First, in looking at the picture you sent, it appears that the yellowing leaves are primarily older leaves, from last year or the year before. As with all evergreen plants, the plant as a whole says green year-round, but the individual leaves have a finite life-span. This time of year, it's perfectly normal to see the older leaves on a citrus tree fade, turn yellow, and fall. I'm guessing that's what you're seeing, so there's no cause for concern on that account.
But, let's take a broader look at citrus in pots.
When they grow in the ground, trees have several natural advantages: they have (in theory) unlimited space in which to spread their roots; they have a natural reserve of moisture in the soil; their roots are kept cool by the lower temperatures underground; and the trees can tap into the naturally occurring soil minerals.
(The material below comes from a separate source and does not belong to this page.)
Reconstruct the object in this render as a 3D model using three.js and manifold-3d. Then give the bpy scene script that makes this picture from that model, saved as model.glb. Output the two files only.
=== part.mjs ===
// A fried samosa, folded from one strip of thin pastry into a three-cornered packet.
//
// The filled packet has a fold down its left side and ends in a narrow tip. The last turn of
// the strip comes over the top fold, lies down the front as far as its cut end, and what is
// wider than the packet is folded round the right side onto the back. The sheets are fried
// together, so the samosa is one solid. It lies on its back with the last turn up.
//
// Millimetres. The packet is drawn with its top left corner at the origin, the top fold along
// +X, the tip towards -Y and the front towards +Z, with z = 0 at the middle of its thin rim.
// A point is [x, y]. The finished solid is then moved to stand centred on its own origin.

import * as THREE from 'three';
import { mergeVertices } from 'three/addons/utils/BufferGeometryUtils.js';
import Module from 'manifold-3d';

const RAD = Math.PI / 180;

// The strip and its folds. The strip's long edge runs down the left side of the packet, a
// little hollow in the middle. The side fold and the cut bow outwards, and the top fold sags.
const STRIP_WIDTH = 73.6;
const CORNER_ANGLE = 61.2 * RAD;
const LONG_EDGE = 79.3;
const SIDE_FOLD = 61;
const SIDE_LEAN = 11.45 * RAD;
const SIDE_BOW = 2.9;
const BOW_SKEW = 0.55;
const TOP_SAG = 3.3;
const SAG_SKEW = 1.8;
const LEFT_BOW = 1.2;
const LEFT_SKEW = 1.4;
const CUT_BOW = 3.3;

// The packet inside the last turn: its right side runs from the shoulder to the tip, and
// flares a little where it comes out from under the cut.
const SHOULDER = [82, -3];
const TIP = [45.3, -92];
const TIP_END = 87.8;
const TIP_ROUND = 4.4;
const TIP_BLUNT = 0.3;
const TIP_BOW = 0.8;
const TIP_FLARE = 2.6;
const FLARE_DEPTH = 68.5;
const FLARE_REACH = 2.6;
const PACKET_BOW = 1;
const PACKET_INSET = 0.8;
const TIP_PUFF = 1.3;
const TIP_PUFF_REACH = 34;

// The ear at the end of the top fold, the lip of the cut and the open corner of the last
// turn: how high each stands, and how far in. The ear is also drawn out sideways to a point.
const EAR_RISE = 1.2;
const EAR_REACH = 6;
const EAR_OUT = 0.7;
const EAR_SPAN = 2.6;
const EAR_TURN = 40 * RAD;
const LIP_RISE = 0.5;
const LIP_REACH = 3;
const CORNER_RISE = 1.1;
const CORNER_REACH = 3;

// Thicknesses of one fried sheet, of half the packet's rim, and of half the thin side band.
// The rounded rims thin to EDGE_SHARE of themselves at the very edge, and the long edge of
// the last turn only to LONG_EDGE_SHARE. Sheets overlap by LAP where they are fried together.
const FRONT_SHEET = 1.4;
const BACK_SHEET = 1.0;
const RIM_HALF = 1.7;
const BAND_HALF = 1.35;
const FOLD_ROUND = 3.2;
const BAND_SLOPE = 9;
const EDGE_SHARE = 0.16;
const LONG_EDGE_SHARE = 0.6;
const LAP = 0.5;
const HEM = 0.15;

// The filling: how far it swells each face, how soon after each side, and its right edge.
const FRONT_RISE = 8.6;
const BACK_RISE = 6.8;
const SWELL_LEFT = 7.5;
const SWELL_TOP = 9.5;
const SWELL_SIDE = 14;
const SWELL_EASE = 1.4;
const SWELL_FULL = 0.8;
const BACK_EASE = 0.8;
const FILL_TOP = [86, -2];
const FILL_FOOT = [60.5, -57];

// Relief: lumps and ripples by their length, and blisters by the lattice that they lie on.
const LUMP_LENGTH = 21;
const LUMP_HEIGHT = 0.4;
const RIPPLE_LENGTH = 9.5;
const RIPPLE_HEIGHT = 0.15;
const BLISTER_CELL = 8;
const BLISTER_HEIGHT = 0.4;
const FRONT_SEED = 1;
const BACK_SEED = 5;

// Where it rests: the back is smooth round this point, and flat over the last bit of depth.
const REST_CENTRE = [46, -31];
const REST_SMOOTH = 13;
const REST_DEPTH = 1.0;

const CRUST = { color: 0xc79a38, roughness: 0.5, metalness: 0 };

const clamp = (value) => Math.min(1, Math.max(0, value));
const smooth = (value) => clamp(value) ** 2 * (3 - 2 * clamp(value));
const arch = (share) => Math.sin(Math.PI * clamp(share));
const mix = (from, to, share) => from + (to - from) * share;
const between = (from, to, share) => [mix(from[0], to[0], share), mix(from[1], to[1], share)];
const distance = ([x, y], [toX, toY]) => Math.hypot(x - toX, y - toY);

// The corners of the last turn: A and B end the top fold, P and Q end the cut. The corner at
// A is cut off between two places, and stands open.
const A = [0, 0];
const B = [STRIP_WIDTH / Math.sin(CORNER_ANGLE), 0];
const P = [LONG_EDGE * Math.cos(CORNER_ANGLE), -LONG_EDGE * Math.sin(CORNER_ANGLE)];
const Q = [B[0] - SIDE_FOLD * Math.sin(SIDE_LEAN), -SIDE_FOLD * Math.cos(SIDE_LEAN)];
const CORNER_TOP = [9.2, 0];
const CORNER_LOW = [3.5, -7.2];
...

These are all essential for the tree's health and growth, and they are all missing in a potted tree. Our job, when we grow a tree in a pot, is to keep these lacking elements in mind, and to compensate for them as much as possible.
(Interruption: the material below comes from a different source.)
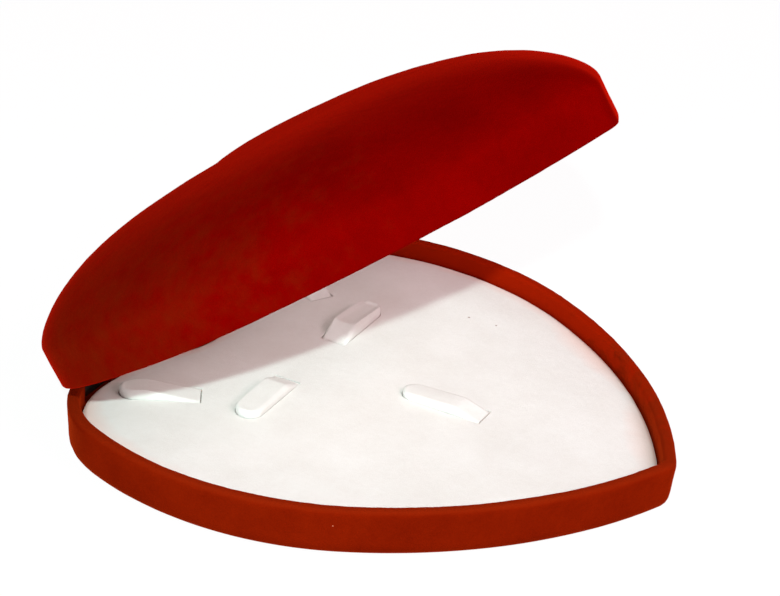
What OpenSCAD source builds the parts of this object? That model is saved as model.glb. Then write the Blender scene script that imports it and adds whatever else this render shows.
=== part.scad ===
// Heart-shaped jewellery set case: a flocked tray with a velvet pad and five lifting tongues,
// and a puffed, satin-lined lid on two small steel butt hinges at the lobes.
// Millimetres, +Z up, the heart's point towards -Y, the hinges at +Y, the origin on the resting face.

/* [Heart outline] */
// Half of the angle that the two flanks make at the point
tip_half_angle = 68; // [66:0.5:70]
// Radius of the long flank
flank_r = 160; // [150:1:170]
// Angle swept by the long flank
flank_angle = 39.6; // [37:0.2:42]
// Radius of the side, between flank and lobe
side_r = 100; // [92:1:108]
// Angle swept by the side
side_angle = 51; // [48:0.5:54]
// Radius of the lobe's outer shoulder
lobe_r = 35; // [31:0.5:40]
// Radius of the lobe's inner shoulder, towards the cleft
shoulder_r = 80; // [74:1:88]
// Fillet radius at the bottom of the cleft
cleft_r = 30; // [24:1:36]
// Rounding of the point
tip_r = 3; // [1.5:0.5:5]
// Largest error of a faceted arc
facet_error = 0.12; // [0.08:0.01:0.2]

/* [Base tray] */
// Height of the tray, from the table to its rim
base_h = 16.7; // [15:0.1:19]
// Thickness of the tray's and the lid's wall at the rim
wall = 4.2; // [3.8:0.1:5]
// Rounding of the rims' outer edge
rim_edge = 1; // [0.5:0.1:1.5]
// Rounding under the tray, all round
bottom_round = 2.5; // [1.5:0.1:3.5]
// Draft of the tray's wall over its height
draft = 0.7; // [0.3:0.1:1]
// Thickness of the moulded floor
floor_t = 1.8; // [1.4:0.1:2.2]
// Width of the ledge that carries the pad
ledge_w = 2.4; // [1.6:0.2:3]
// Height of the free space under the pad board
under_pad = 1.4; // [1:0.1:2]
// Radius of the round posts under the pad board
post_r = 3.2; // [2:0.2:4]
// Thickness of the sheet glued under the tray
sheet_t = 0.6; // [0.4:0.1:0.8]
// Margin between that sheet's edge and the flat of the tray
sheet_margin = 3; // [2:0.5:5]

/* [Pad] */
// Thickness of the pad's card backing
board_t = 1.5; // [1.2:0.1:2]
// Thickness of the pad's sponge at its edge
foam_t = 4.5; // [4:0.1:5]
// Thickness of the velvet cover with its backing
cover_t = 1.2; // [1:0.1:1.4]
// Rise of the pad's middle over its edge
pad_crown = 0.7; // [0.5:0.1:1.2]
// Share of the pad that is flat, from its middle
pad_flat = 0.72; // [0.66:0.01:0.8]
// Rounding of the pad's edge
pad_round = 2; // [1.8:0.1:2.6]
// Space between the pad and the tray's wall
pad_gap = 0.6; // [0.4:0.1:1]

/* [Tongues] */
// Width of a tongue
tongue_w = 9; // [8:0.5:10]
// Thickness of a tongue past its fold: velvet and card over a strip of sponge
tongue_t = 2.4; // [1.8:0.1:2.6]
// Cut width round a tongue
cut_gap = 0.35; // [0.3:0.05:0.5]
// Length of the two upper tongues
upper_len = 25; // [22:1:28]
// Height of the upper tongues' fold
upper_lift = 3; // [2.6:0.1:3.6]
// Distance from the upper left tongue's root to its fold
upper_left_run = 16; // [10:0.5:18]
// Distance from the upper right tongue's root to its fold
upper_right_run = 5; // [4:0.5:8]
// Sideways place of the upper tongues' roots
upper_x = 40; // [37:0.5:42]
// Distance of the upper tongues' roots from the backs of the lobes
upper_back = 34; // [33:0.2:38]
// Direction of the right upper tongue
upper_turn = 61; // [55:1:68]
// Length of the two middle tongues
middle_len = 28; // [25:1:31]
// Height of the middle left tongue's fold
middle_left_lift = 3; // [2.6:0.1:4.2]
// Height of the middle right tongue's fold
middle_right_lift = 4.2; // [2.6:0.1:4.6]
// Distance from a middle tongue's root to its fold
middle_run = 7; // [5:0.5:10]
// Sideways place of the middle tongues' roots
middle_x = 15.8; // [13:0.2:18]
// Place of the middle tongues from the middle of the case
middle_y = 37.6; // [35:0.2:40]
// Length of the front tongue
front_len = 28; // [25:1:31]
// Height of the front tongue's fold
front_lift = 2.4; // [2.2:0.1:3.2]
// Distance from the front tongue's root to its fold
front_run = 8; // [6:0.5:12]
// Distance of the front tongue's root from the heart's point
front_reach = 65.2; // [60:0.2:69]
// Drop from a tongue's fold to its round end
tip_drop = 0.8; // [0.4:0.1:1]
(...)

If you take a look at the picture you sent me, you'll notice that it's a big tree in a little pot; you're right: it's time to re-pot. Your tree needs additional root space to maintain a moisture reserve and cooler roots.
Think about a typical 105° Summer day in the Desert Garden; even if the pot is not in direct Sun, over the course of the day the pot and the soil in it will heat up, just by virtue of the surrounding air temperature. The larger the pot, the slower the soil heating , and the larger the moisture reserve.
You're not going to want to re-pot a lemon tree every few years, so I recommend getting a large pot, some good soil-based potting soil, and re-potting now. Do your tree a favor and get a pot with straight sides. Tapered pots like the one you have now are not very good for trees in the long run; they have a small soil volume compared to their top diameter, and they also have a tendency to tip over once the tree gets larger. Be certain your new pot has a drainage hole and – here's the exciting part – do not use gravel, sand, old potsherds, or anything else to "improve" the drainage at the bottom. Contrary to popular wisdom, gravel in the bottom of a pot will impede drainage, not improve it.
And, last, because your lemon tree will not have much in the way of minerals from its artificial soil, you'll want to fertilize it several times a year with a citrus fertilizer. I recommend using the fertilizer at a rate of about one-quarter the rate recommended on the fertilizer label. Your potted lemon will respond better to several very small and well-spaced doses of fertilizer, rather than one big one, and too much at one time will stress the plant and possibly damage it. Whenever we fertilize, either in a pot or in the ground, always water first, then scratch in the fertilizer, then water again; this should prevent the fertilizer from "burning" the roots. These light fertilizer applications will take care of any mineral deficiencies that are showing up in the leaves.